O Supremo Tribunal Federal (STF) debate a constitucionalidade do Marco Civil da Internet, legislação pioneira que completou uma década, em meio a profundas transformações no ambiente digital. O dilema envolve equilibrar liberdade de expressão, proteção de direitos e responsabilidades das 'big techs'. Desinformação e discursos de ódio não estavam na mira da legislação em sua origem e o novo cenário oferece os riscos de censura prévia e inibição da inovação, dependendo das decisões da Suprema Corte. Para evitá-los, o judiciário brasileiro precisa assumir moderações no interesse público e deixar que as plataformas se responsabilizem por questões de interesse privado.

A realidade feita sob medida e a ilusão de consensos são fruto de uma crise na qual a polarização e a desorientação social, a distorção dos fatos como "nova normalidade" e a indústria da mentira alimentada por influenciadores em busca de dinheiro e pelas elites em busca de poder constituem o circuito de desinformação, como destaca na capa a edição dominical do jornal espanhol El País. É preciso considerar, contudo, que governos estão usando a publicidade oficial para controlar veículos de informação, estão reduzindo o direito legal de acesso à informação e atacando a imprensa para dividir opiniões e desacreditar informações que se contrapõem à propaganda. Esses indicadores também se somam às mentiras e falsidades espalhadas em grande escala com efeitos danosos para as democracias.
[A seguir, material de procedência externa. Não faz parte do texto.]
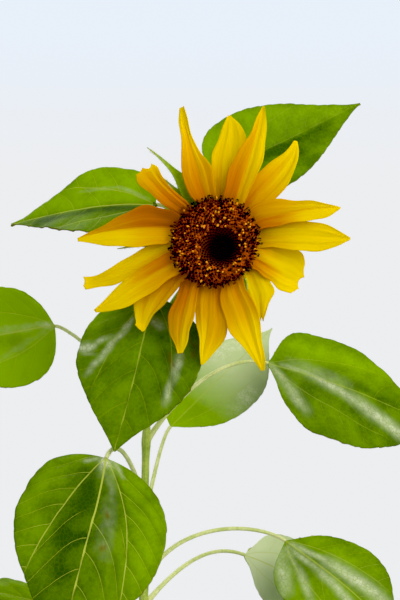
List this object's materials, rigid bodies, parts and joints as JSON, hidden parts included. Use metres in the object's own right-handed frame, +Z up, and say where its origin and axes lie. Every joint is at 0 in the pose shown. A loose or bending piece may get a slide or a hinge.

Já expusemos em um de nossos boletins que orientar os algoritmos de recomendação para valorizar a civilidade nas redes e desmonetizar conteúdos ofensivos poderiam garantir a liberdade de expressão e, ao mesmo tempo, limitar o alcance digital de mentiras e falsidades criadas para gerar danos. Enfatizamos agora que ampliar o alcance da veracidade no fragmentado cenário de produção de narrativas e de meios pelos quais a informação circula é tão necessário quanto reduzir o impacto da desinformação e de discursos ofensivos pela regulação. Este é um exercício de atenção, lento e analógico, onde as escolhas dependem cada vez mais de fiadores humanos. Os veículos tradicionais de imprensa, que poderiam ocupar este espaço, estão cedendo à velocidade da produção digital.